OHA denied the appeal. First, OHA cited the plain language of SBA’s MPA approval letter, and sustained, as reasonable, the Area Office’s interpretation that such meant that the MPA expired on July 5th, absent a prior approved extension. Second, OHA stated that this was consistent with Section 124.520(e)(4), which OHA construed as providing that “SBA’s approval of the agreement expires after one year, unless renewed.” Third, OHA stated that the venturers’ July 6th Amendment extending the MPA evidenced their understanding that the MPA would lapse absent an extension. Fourth, OHA stated that the September 2015 annual review and SBA’s 10/30/15 approval letter were irrelevant, as both occurred after the July 17th proposal submission. Fifth, OHA stated that determining whether the MPA was in effect as of the date for determining size was well within the Area Office’s competence, and did not involve determining compliance with the 8(a) program regulations.  OHA therefore affirmed the determination that the JV was other than small.  

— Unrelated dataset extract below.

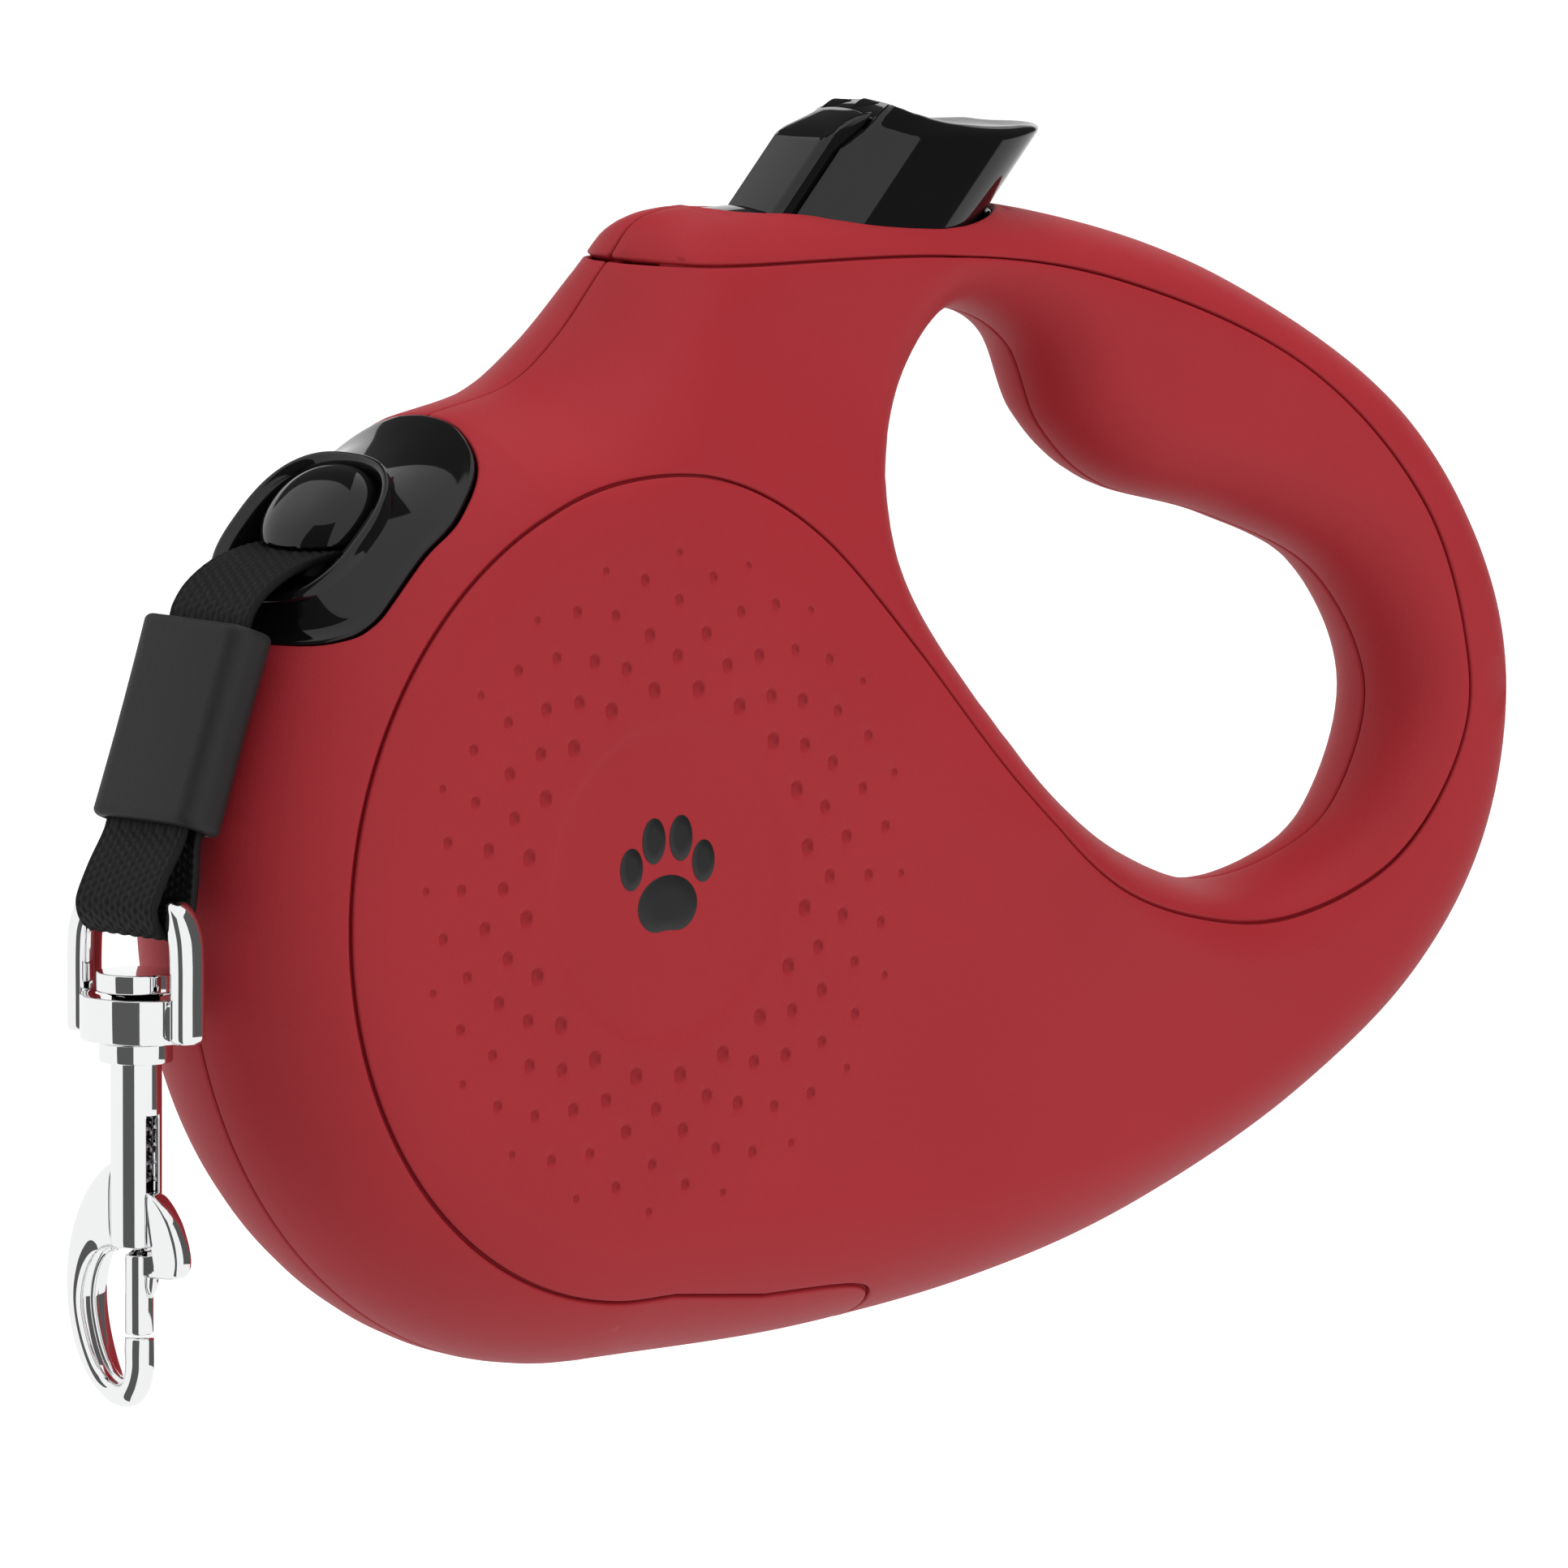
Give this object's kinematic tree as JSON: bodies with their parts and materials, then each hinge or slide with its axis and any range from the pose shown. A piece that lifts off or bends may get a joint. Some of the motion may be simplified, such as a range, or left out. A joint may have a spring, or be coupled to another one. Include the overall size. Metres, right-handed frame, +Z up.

The bottom line is that M/P parties need to (1) write (2) the cognizant District Office (3) more than 60 days in advance of a MPA’s annual anniversary date (4) to request any desired renewal or extension of the MPA.  Such request should remind SBA of the actual renewal date, and include (1) an executed MPA amendment subject to SBA’s approval, (2) supporting documentation as to the parties’ respective activities under, and the benefits to the 8(a) participant of, the MPA, and (3) let SBA know as to any pending bids that might be adversely impacted by a late approval.  Do not wait, as the venturers did here, until after the MPA has expired to seek an extension, unless you are willing to forego bidding for whatever time it takes to get approval.  Look right now at any MPA approval letter(s) you may have, note SBA’s approval date, and calendar suspense dates to remind you to timely seek any desired extension of the MPA in ample time before the MPA expires.